Austin’s long had a love/hate relationship with the festival. It screws up traffic, overwhelms the downtown area, makes travel difficult, and generally disrupts people’s lives—but its economic impact also helps fund public transit for the year, and everybody from waiters and baristas to pedicabbers and rideshare drivers to part-time security temps outside those tiny, exclusive venues pay their bills for months to come because of the money they made during SXSW.

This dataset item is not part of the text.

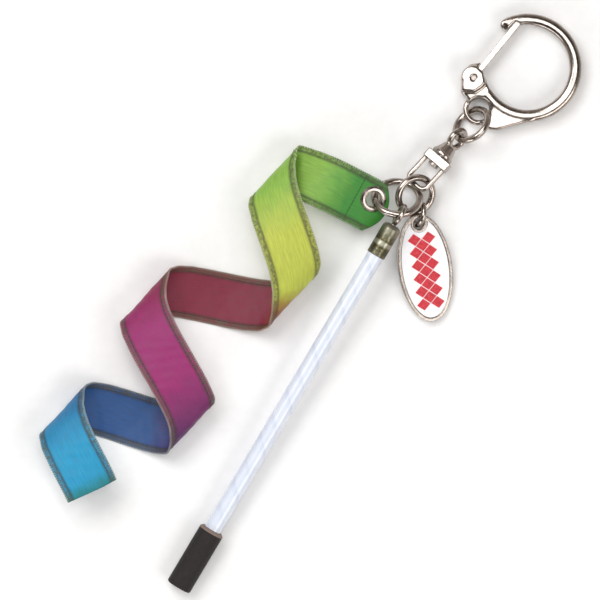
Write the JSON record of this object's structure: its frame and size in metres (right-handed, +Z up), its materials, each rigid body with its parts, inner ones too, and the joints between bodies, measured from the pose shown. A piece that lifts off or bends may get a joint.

So throwing Brooks to the rest of Austin, the people who might not directly benefit from SXSW, is pretty sweet goodwill gesture. It also suggests a balance that SXSW ought to try to keep in mind as it moves forward, as it looks for ways to maintain the prestige that it’s had in years past while looking for a more sustainable future. SXSW has benefitted from the association with Lady Gaga playing exclusive Doritos showcases and Jay-Z and Kanye packing the now-defunct Austin Music Hall for Samsung, but those things have also been largely out of the festival’s control. Sponsoring a set by a megastar keeps the megastars at SXSW, which has a trickle-down effect—if Garth Brooks is still at SXSW, it’s probably worth it for Apple or YouTube or Amazon or whoever to pay other big names to show up—but opening it to the public in that way also swaps FOMO for something more participatory.
This past festival gave us a look at what a shrunken SXSW might be like as it evolves into whatever it’s going to be in the future. And what can we take away? Let the brands keep bringing in the exclusivity, but leave the conference with room to breathe. It turns out, it might work pretty well.